Il en est d’ailleurs fait état dans la lettre-programme. Bouteflika ne s’accroche pas au pouvoir « comme Harpagon à sa cassette » comme le soutenait un politique qu’on n’a depuis plus entendu. S’il sollicite aujourd’hui un cinquième mandat, « c’est en réponse à toutes les sollicitations et dans un esprit de continuité dans l’accomplissement d’un devoir ultime ».

Les formes sont sauves, mais reste l’essentiel. Comment convaincre les électeurs, dont au moins une partie ont vécu le quatrième mandat comme celui de trop, de donner son quitus pour un cinquième ? L’exercice est en effet difficile. Il l’est d’autant plus que les Algériens ont assisté ahuris à l’effritement du mythe de la bonne gouvernance de Bouteflika avec la succession des scandales politico-financiers et l’effondrement des prix du pétrole qui a mis à nu son incapacité à diversifier l’économie.

Le pouvoir, ou ce que la presse se plait à appeler le cercle présidentiel a pensé à une vente concomitante : réformes politiques contre cinquième mandat. Il a juste fallu déterrer et dépoussiérer un texte vieux de huit ans. De la lettre-programme publiée ce dimanche se dégage en effet un sentiment de déjà-vu.

C’est même une copie presque conforme du fameux discours présidentiel prononcé le 15 avril 2011, en pleine tempête des printemps arabes. On y trouve le même rappel du rôle du président dans la paix retrouvée et de ses réalisations, la même référence aux bouleversements sur la scène régionale et enfin la même promesse vague d’engager des réformes politiques. Les engagements de 2011 n’ont pas été tenus et c’est Bouteflika lui-même qui en apporte la preuve en les réitérant aujourd’hui.

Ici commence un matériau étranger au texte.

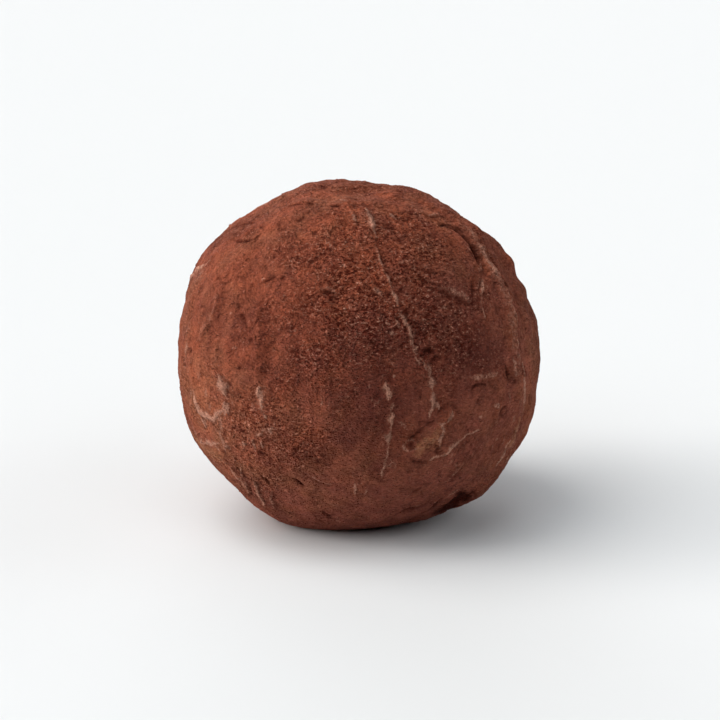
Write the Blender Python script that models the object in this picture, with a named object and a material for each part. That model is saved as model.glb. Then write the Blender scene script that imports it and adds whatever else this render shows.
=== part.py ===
"""A hand-rolled chocolate truffle in cocoa, resting on the small flat it settled on.

Units are metres with +Z up. The truffle is one closed solid: a slightly squashed
ball, pressed flatter where the palms rolled it, fuller where it swelled between
them, with one long fold down its right side and a few low ridges on its face.
A place on the ball is a bearing, turned from the front (-Y) towards the right (+X),
and a rise above the ball's widest level, both in degrees.
"""

import math

import bmesh
import bpy
import numpy as np

MM = 0.001

# Driving dimensions.
WIDTH = 30.2 * MM            # left to right, before the swells and flats
DEPTH = 30.0 * MM            # front to back
CROWN_HEIGHT = 14.5 * MM     # from the widest level up to the crown
FOOT_DROP = 13.5 * MM        # from the widest level down to the flat foot
FOOT_ROUNDING = 0.25 * MM    # how softly the side turns into the foot
FOOT_SINK = 0.08 * MM        # how far the settled underside is trimmed to make the foot flat
PALM_ROUNDING = 0.30 * MM    # how softly a pressed flat turns into the ball
FACE_STEPS = 20              # rows of triangles along each edge of the icosahedron
GRAZING = 0.2                # a flat's plane is followed no further than this cosine from its middle

# Flats that the palms pressed: bearing, rise, and how deep the flat lies in the ball.
PALM_FLATS = {
    "upper_right": (113.0, 54.0, 0.68 * MM),
    "crown": (150.0, 74.0, 0.42 * MM),
    "right_brow": (98.0, 27.0, 0.46 * MM),
    "left_waist": (-91.0, 3.0, 0.52 * MM),
    "front_left": (-38.0, 24.0, 0.22 * MM),
    "front_right": (36.0, -14.0, 0.26 * MM),
    "front_low": (-12.0, -34.0, 0.24 * MM),
    "back_high": (168.0, 26.0, 0.45 * MM),
    "back_left": (-138.0, 4.0, 0.40 * MM),
    "back_low": (140.0, -26.0, 0.34 * MM),
}

# Swells between the flats: bearing, rise, half width in degrees, height.
SWELLS = {
    "left_shoulder": (-100.0, 32.0, 11.0, 0.30 * MM),
    "left_crown": (-132.0, 62.0, 11.0, 0.10 * MM),
    "left_hip": (-82.0, -30.0, 14.0, 0.30 * MM),
    "left_heel": (-54.0, -61.0, 17.0, 0.78 * MM),
    "right_heel": (73.0, -43.0, 16.0, 0.72 * MM),
    "right_hip": (84.0, -20.0, 12.0, 0.26 * MM),
    "brow_lump": (33.0, 38.0, 11.0, 0.22 * MM),
    "back_belly": (-172.0, -18.0, 20.0, 0.30 * MM),
    "chip_hollow": (62.0, -49.0, 5.0, -0.40 * MM),
}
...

Pas sûr que les Algériens se laissent prendre encore. Le mois dernier, l’opposition politique avait déjà renvoyé unanimement les émissaires du pouvoir venus lui vendre une chimérique conférence nationale porteuse de réformes contre un prolongement au mépris de la Constitution du mandat actuel du chef de l’État. La soif de changement est palpable dans toutes les franges de la société et ce cinquième mandat se présente comme celui de trop.